On the contrary I had a couple of friends say its not that easy, where friends have said this situation rings true for them as well. One summed it up the best though for this (Mainly because they use a “Drag Race” reference and that always gets me going)- “I don’t know what, if anything, the bear community feels as a whole, but why should that matter? If you want to lose weight, for whatever reason, you should do it, regardless of what a demographic has to say about it. Whoever doesn’t like it can bite the wienie. As they say on RuPaul’s Drag Race, you just do YOU. Whatever makes you happy, man.”
What is your take on this?
My problems with the bear community
I will start this one off by saying in the past couple of years I have met some incredible and wonderful people in the bear and gay community as a whole, some of who I call my best friends nowadays. So this isn’t a cry for help or woe is me article whatsoever. Just my problems with the bear community from my point of view.
To me, the word “bear” is so unbelievably skewed that I don’t think people even know what it really is meant for anymore. There are so many different definitions in this community that in a way I still don’t know what I am considered (nor do I care really, I am just Ryan). From my understanding, when the bear community started back in the 80’s it was meant to be a community of guys that were in a way shunned from the norm and had an outlet to be themselves in a very stereotypical gay world.
That still rings true to this day I believe. The context though is all screwed up. If you look at a lot of porn sites advertising “bears” the ones that usually show up are chiseled guys who just happen to not have shaven their body that week. That doesn’t make any sense. A bear to me is a naturally hairy guy who happens to be of a certain weight or size and not necessarily a 6 pack with purchase. The former is becoming the norm, which I take issue with because several of those ones that like that have a very fucked up elitist attitude and walk down the street like they are god’s gift to this earth. Just stop.

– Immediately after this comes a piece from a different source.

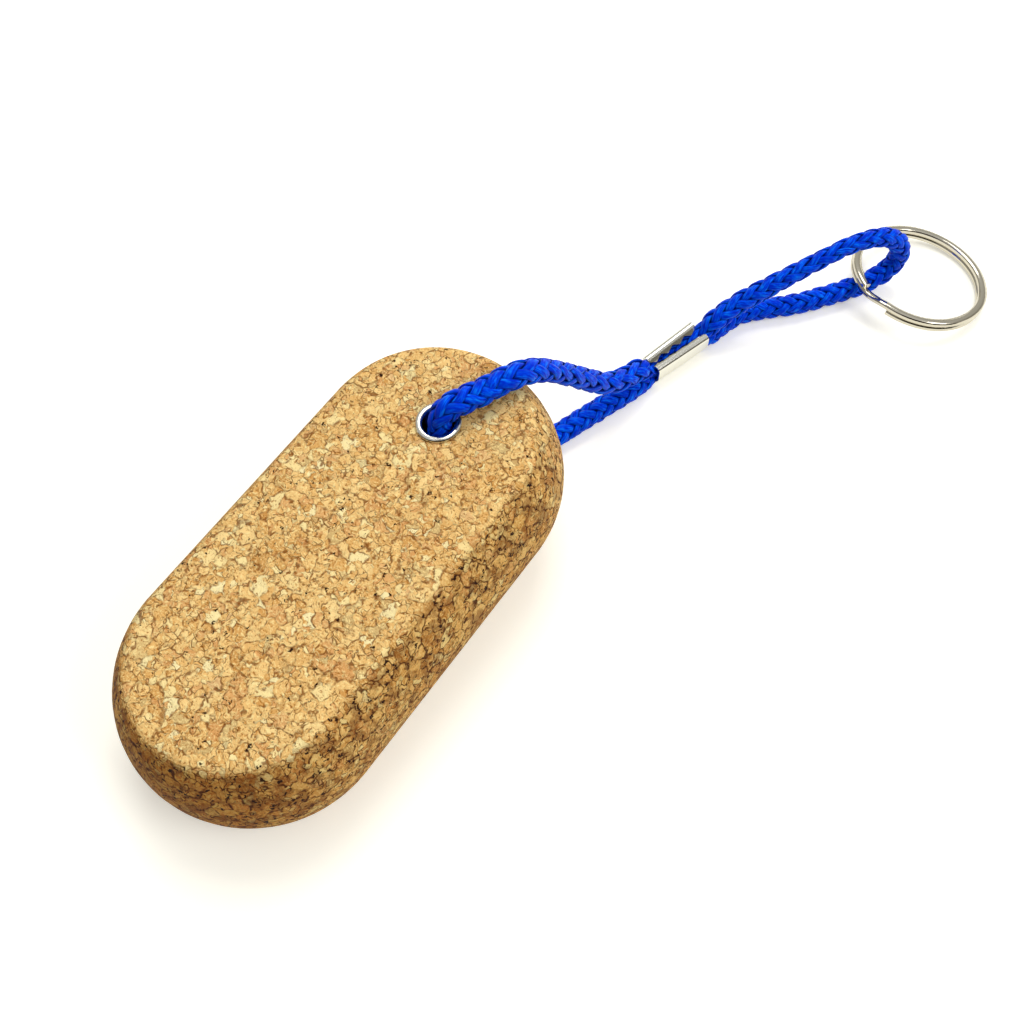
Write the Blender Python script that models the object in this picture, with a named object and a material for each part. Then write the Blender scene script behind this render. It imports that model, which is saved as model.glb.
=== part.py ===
"""Floating keychain: an oval cork float on a braided cord loop, with a crimped clasp and a split key ring.

It lies as it comes to rest on a table. World z = 0 is the table, the origin is under the middle of the float,
and +Y runs along the float towards the cord and the ring. Lengths are in metres.
"""
import math

import bmesh
import bpy
import numpy as np
from mathutils import Matrix, Vector

MM = 0.001

# Cork float
FLOAT_LENGTH = 102.4 * MM
FLOAT_WIDTH = 50.0 * MM
FLOAT_THICKNESS = 28.5 * MM
SIDE_BULGE = 5.0 * MM
FACE_EDGE_ROUNDING = 1.3 * MM
FLOAT_TILT = math.radians(4.2)

# Eyelets at the cord hole
EYELET_FROM_END = 21.5 * MM
EYELET_BORE = 6.2 * MM
EYELET_WALL = 0.3 * MM
EYELET_BARREL_DEPTH = 7.0 * MM
FLANGE_WIDTH = 1.3 * MM
FLANGE_HEIGHT = 0.5 * MM
SEAT_GAP = 0.3 * MM

# Cord
CORD_DIAMETER = 4.7 * MM
CORD_BEND_STEP = math.radians(17.0)
CORD_STRAIGHT_STEP = 2.8
CORD_SQUEEZE_STEP = 0.2
KNOT_POWER = 0.5
TABLE_GAP = 0.05 * MM

# Clasp, a folded strip with a row of teeth on each long edge
CLASP_LENGTH = 14.7 * MM
CLASP_WIDTH = 5.85 * MM
CLASP_FLARE = 1.0 * MM
CLASP_HEIGHT = 5.9 * MM
CLASP_SHEET = 0.45 * MM
CLASP_ROLL_RADIUS = 1.05 * MM
CLASP_ROLL_ANGLE = math.radians(135.0)
CLASP_TEETH = 4
CLASP_TOOTH_ROOT = 0.25 * MM
CLASP_TOOTH_VALLEY = 0.02 * MM
CLASP_TIP_GAP = 0.1 * MM
CLASP_CENTRE = (16.42 * MM, 90.24 * MM)
CLASP_HEADING = math.radians(13.8)
CLASP_LIFT = 0.35 * MM
SQUEEZED_DIAMETER = 1.45 * MM
SQUEEZE_MARGIN = 0.6 * MM
SQUEEZE_TAPER = 5.2 * MM

# Split ring, two turns of flattened wire
RING_DIAMETER = 32.0 * MM
RING_WIRE_WIDTH = 2.05 * MM
RING_WIRE_HEIGHT = 1.22 * MM
WIRE_FLATNESS = 0.75
RING_TURN_GAP = 0.06 * MM
RING_CENTRE = (50.43 * MM, 142.0 * MM)
RING_TILT = math.radians(9.6)
RING_TILT_HEADING = math.radians(55.0)
RING_LOWER_END = math.radians(266.0)
RING_STEP_ANGLE = math.radians(28.0)
RING_HINGE_ANGLE = math.radians(222.0)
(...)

Being in New York City already has its challenges in the gay world as stated before, but to be labeled as something as a “bear” or “cub” or “muscle cub” and so on and so forth quite frankly just gets tiresome and annoying. Be yourself. I’ve said it before that individuality in this community is hard to come by as many a gay man tend to group themselves and become clique-ish and very high school in that matter. The ones that I am friends with I hang out with individually, as I like to get to know a person like that and not at some stupid bear event or circuit party where their focus is who the next guy they will sleep with as opposed to a nice conversation. People in this community try to figure out who they are immediately because they want to fit a certain type. Take your time, relax, and eventually it will come to you. In other words, don’t fake it til you make it.